Blockchain Engineer touches more deep and technical aspect of distributed ledger. He will focus on low-level server programming, building libraries, tools, platforms, whose will interpret the smart contracts code and allow to run it, expand it, and so on.
Gaining experience in this specialization will be harder to reach, but it will possibly give you much more satisfaction than just writing a Smart Contracts. If you’re really interested in cryptography and blockchain internals, the difficult and complex problems fascinates you, you want to beat them to create a completely new possibilities, where probably nobody has been before -> this path is for you.

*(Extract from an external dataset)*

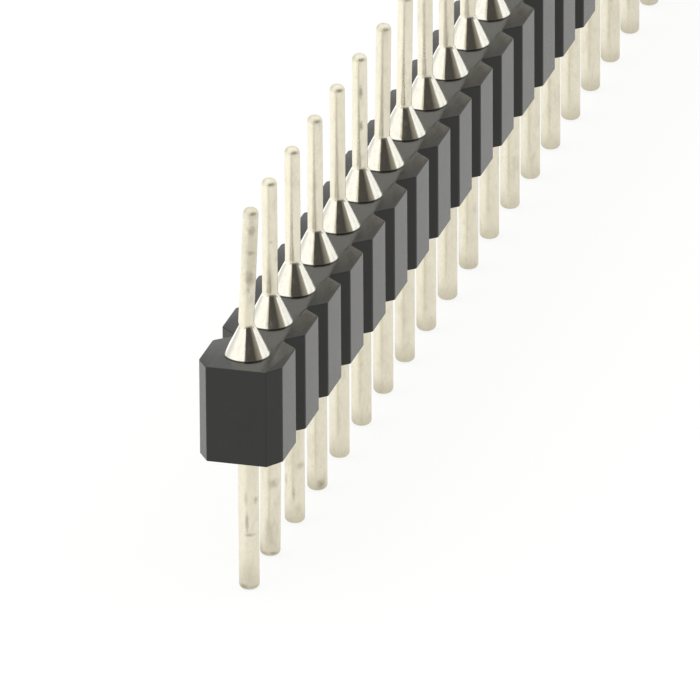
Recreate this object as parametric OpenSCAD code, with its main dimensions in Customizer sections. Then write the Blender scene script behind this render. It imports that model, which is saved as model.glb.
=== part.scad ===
// Single-row round-pin header: one moulded break-away strip that carries a row of turned pins.
// X runs along the strip, Y across it and Z up. The origin is the middle of the strip's underside,
// the plane that sits on a circuit board. Lengths are in millimetres and angles in degrees.

/* [Strip] */
// Number of pin positions
positions = 40; // [2:1:50]
// Distance from one pin to the next
pitch = 2.54; // [2.2:0.01:3.2]

/* [Housing] */
// Width of the strip across its flat sides
housing_w = 2.57; // [2.2:0.01:3.4]
// Height of the strip
housing_h = 3.05; // [2:0.05:5]
// Width of a break-off notch where it opens in the flat side
notch_w = 1.04; // [0.5:0.01:1.2]
// Width of the flat at the root of a break-off notch
notch_root_w = 0.15; // [0.05:0.01:0.3]
// Depth of a break-off notch, measured in from the flat side
notch_depth = 0.5; // [0.1:0.01:0.6]
// Length along the strip of the chamfers at its two ends
end_chamfer_run = 0.53; // [0.2:0.01:0.6]
// Depth of those chamfers, measured in from the flat side
end_chamfer_depth = 0.36; // [0.1:0.01:0.6]

/* [Contact] */
// Diameter of the thin contact above the housing
contact_d = 0.47; // [0.3:0.01:0.6]
// Height of the contact's tip above the housing
contact_h = 4.62; // [2.5:0.01:9]
// Radius of the rounded edge at the contact's tip
contact_round = 0.2; // [0.05:0.01:0.21]
// Diameter of the conical shoulder where it sits on the housing
shoulder_d = 1.37; // [1.2:0.01:1.6]
// Height of the shoulder, from the housing to the contact
shoulder_h = 0.93; // [0.4:0.01:1.6]
// Height of the straight rim at the foot of the shoulder
rim_h = 0.05; // [0.02:0.01:0.15]

/* [Barrel] */
// Diameter of the barrel inside the housing
barrel_d = 0.94; // [0.75:0.01:0.97]
// Distance from the housing's underside up to the barrel's lower end
barrel_recess = 0.1; // [0.05:0.01:0.3]
// Diameter of the retaining barb on the barrel
barb_d = 1.02; // [0.98:0.01:1.1]
// Height of the barb's taper
barb_h = 0.4; // [0.2:0.05:0.7]
// Distance from the housing's top down to the barb's sharp upper edge
barb_drop = 0.9; // [0.4:0.05:1.2]
// Gap between the barb and the wall of its bore
barb_clearance = 0.01; // [0.005:0.005:0.03]

/* [Tail] */
// Diameter of the solder tail below the housing
tail_d = 0.62; // [0.4:0.01:0.7]
// Length of the tail below the housing
tail_l = 4.53; // [2.5:0.01:9]
// Radius of the rounded edge at the tail's end
tail_round = 0.15; // [0.05:0.01:0.19]

/* [Bent pins] */
// Sideways lean of the first contact, towards -Y
first_contact_lean = 2.8; // [0:0.1:4]
// Height above the housing of the point about which the first contact leans
first_bend_h = 1.55; // [0.4:0.05:2]
// How much further the first contact stands up than the others
first_contact_extra = 0.1; // [0:0.01:0.3]
// Sideways lean of the seventh and eighth contacts, towards -Y
far_contact_lean = 1; // [0:0.1:4]
// Sideways lean of the second tail, towards +Y
second_tail_lean = 0.8; // [0:0.1:3]

/* [Hidden] */
$fn = 64;

bore_d = barb_d + 2 * barb_clearance;
// A rounded edge takes up at most this share of its rod's radius
most_round = 0.9;
strip_l = positions * pitch;
barrel_l = housing_h - barrel_recess;

// A contact leans about a point on its axis, by default in the middle of its shoulder, and a tail about the
// barrel's lower end
tail_bend_z = barrel_recess;
// [position, lean of the contact, lean of the tail, height of the contact's bend, extra length of the contact]
plain_pin = [0, 0, 0, shoulder_h / 2, 0];
bent_pins = [
    [1, first_contact_lean, 0, first_bend_h, first_contact_extra],
    [2, 0, second_tail_lean, shoulder_h / 2, 0],
    [7, far_contact_lean, 0, shoulder_h / 2, 0],
    [8, far_contact_lean, 0, shoulder_h / 2, 0],
];

function pin_name(i) = str("pin_", i < 10 ? "0" : "", i);
function pin_x(i) = (i - (positions + 1) / 2) * pitch;
// The row of bent_pins for position i, or plain_pin
function shape_of(i) = let (rows = [for (row = bent_pins) if (row[0] == i) row]) len(rows) ? rows[0] : plain_pin;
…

“Fullstack” Blockchain? All-in-one?
I saw also variations of those two paths in small amount of job offers, whose have wider spectrum of responsibilities, where someone creates some tools for internal blockchain, write Smart Contracts and Web 2.0. layers for applications as well. It would rather depend on the company size I think, in smaller ones (start-ups) there will be wider scope. In the opposite there will be much concise scope for larger companies. Sometimes these categories can overlap.
Summary
We came across the most popular list of activities and responsibilities behind them. The Blockchain ecosystem is still quite young, but we can see, that it emerges into two areas of development, business-oriented apps and tech-oriented fundamentals. Probably soon or later it may become more complex in case of job positions on the market and their borders.
I hope this article has given you an idea of what this particular specialization is like in terms of the labour market.
I decided to explore both directions, both from the application side and from the Blockchain internals underneath. How it will go for me, time will tell. The-two areas interest me a lot (extremely :)), so I don’t want to limit myself.